3Comment enseignement religieux et enseignement public cohabitent‑ils ? Et comment les individus sont-ils éventuellement amenés à passer stratégiquement de l’un à l’autre à travers leur parcours de formation ? Outre la question de la place contemporaine du religieux dans le processus de socialisation des individus, cette étude aura également pour visée de suivre et de cartographier des réseaux d’études monastiques empruntés par les populations lue du Laos. Il s’agira de mettre en relief la façon dont les réseaux monastiques − locaux, régionaux et transnationaux – ouvrent de nouvelles perspectives de mobilité sociale aux individus et permettent de réactiver des liens avec les populations lue et tai des pays voisins.
4Les Tai Lue du Laos sont principalement répartis dans les régions frontalières avec la Chine du Sud, la Thaïlande et la Birmanie et entretiennent de longue date des contacts étroits avec les Lue et les populations tai de ces trois pays limitrophes. L’anthropologue P. T. Cohen (2000) a ainsi évoqué l’existence d’une communauté morale transnationale entre les Lue originaires du Laos et de Chine. La réouverture des frontières entre ces deux pays en 19926 a favorisé une reprise des relations entre les populations lue des deux nations, notamment par le biais de participations aux cérémonies religieuses qui ponctuent le calendrier bouddhique (Thipmuntali, 1999 ; Cohen, 2000). Il en va de même des échanges entre les Lue et les autres groupes tai des pays voisins. À partir des années 1980, la province du Sipsong Panna est devenue la principale destination touristique des Thaïlandais visitant la Chine. De nombreux touristes en quête de valeurs et de traditions bouddhiques authentiques partent ainsi en pèlerinage dans les monastères lue du Sipsong Panna pensant marcher sur les traces de leurs ancêtres tai et remonter à la source de leur culture (Keyes, 1992). Parallèlement, de nombreux moines lue partent étudier en Thaïlande, en particulier dans les monastères de la région de Lamphun (au nord de la Thaïlande)7. Les leaders de la communauté monacale lue ont ainsi tissé des liens avec les monastères des pays limitrophes afin d’envoyer leurs élèves se former au bouddhisme à l’étranger, et notamment en Thaïlande (Borchert, 2006 ; Panyagaew, 2010). Ces échanges entre les monastères lue de Chine, du Laos et de la Thaïlande sont très actifs de nos jours et, comme nous le verrons, participent au maintien d’une identité culturelle lue à travers la diaspora.
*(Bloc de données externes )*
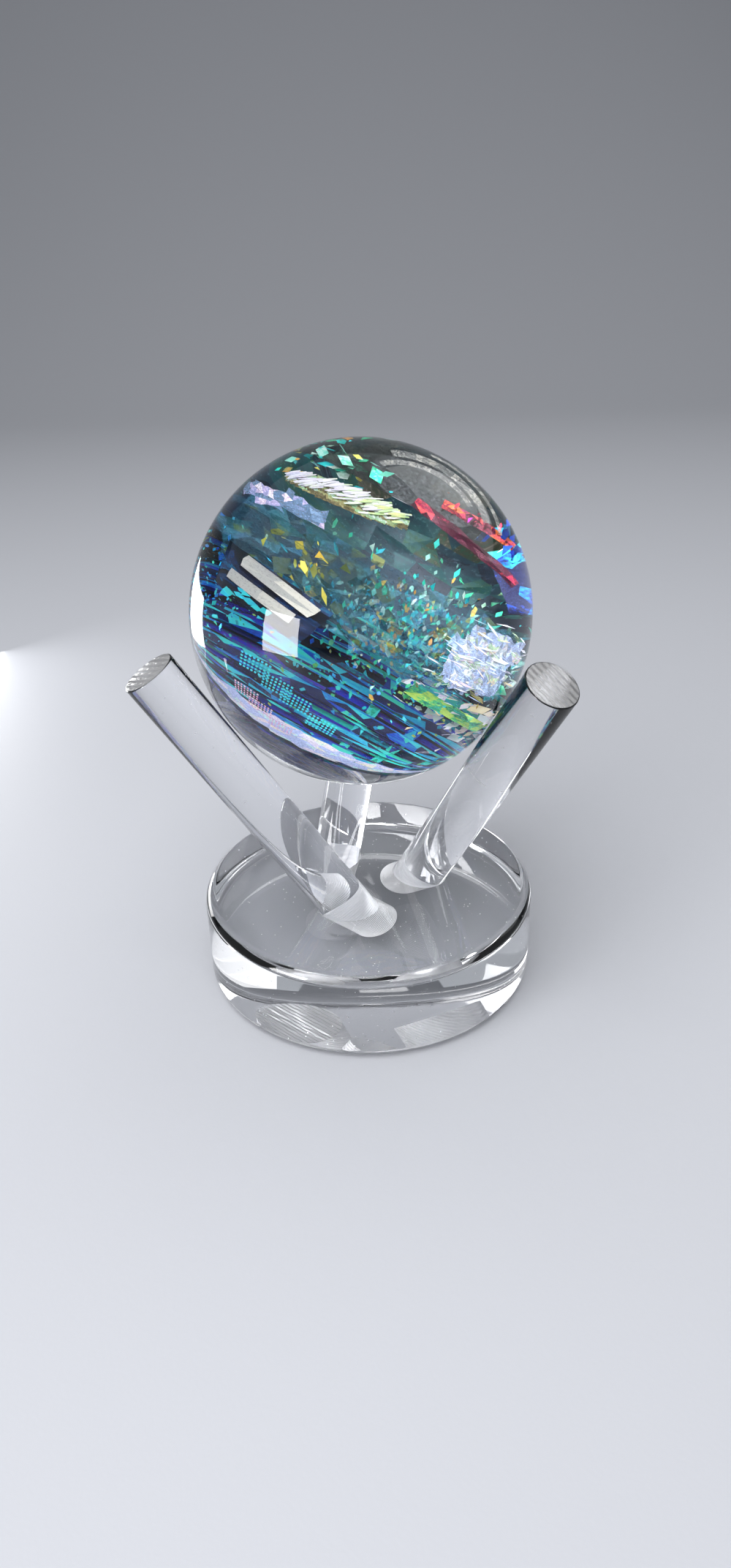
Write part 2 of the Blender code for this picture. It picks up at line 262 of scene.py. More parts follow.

5Dans ce contexte, les moines et les novices qui participent à ces échanges n’apprennent pas uniquement à devenir moine8, mais également à faire partie d’un réseau bouddhique transnational. La notion de « réseau » évoque ici la circulation et l’interaction régulière des moines et des novices entre plusieurs monastères. Il est, à ce propos, intéressant de constater l’existence de réseaux de monastères au niveau local (entre des monastères de village), régional (entre des monastères de village et des monastères de ville) et transnational (entre des monastères de Thaïlande, du Sipsong Panna et du Laos). Ces réseaux, de différentes échelles, sont animés par des moines, des chefs de monastère (L. athikan vat), des donateurs, des responsables laïcs du monastère dont l’achan vat en charge de diriger les cérémonies pour les laïcs9 et le salavat, qui s’occupe des offrandes aux bonzes et des réparations du monastère10. Ces différents acteurs coordonnent la circulation des moines et des novices entre les monastères. Par exemple, lorsqu’un monastère ne dispose pas d’un effectif suffisant de moines et de novices, ses responsables laïcs peuvent inviter les membres issus d’autres monastères à venir s’y installer de façon à assurer les activités régulières d’enseignement et de service religieux. L’autre facteur important qui stimule la circulation des moines et des novices entre les monastères est la possibilité d’étudier. Ceux qui cherchent à accéder à des centres d’études monastiques urbains reconnus s’appuient sur leur réseau familial, et en particulier sur les migrants pionniers, dont nous verrons qu’ils favorisent la venue en ville des novices et des moines appartenant à leur village d’origine.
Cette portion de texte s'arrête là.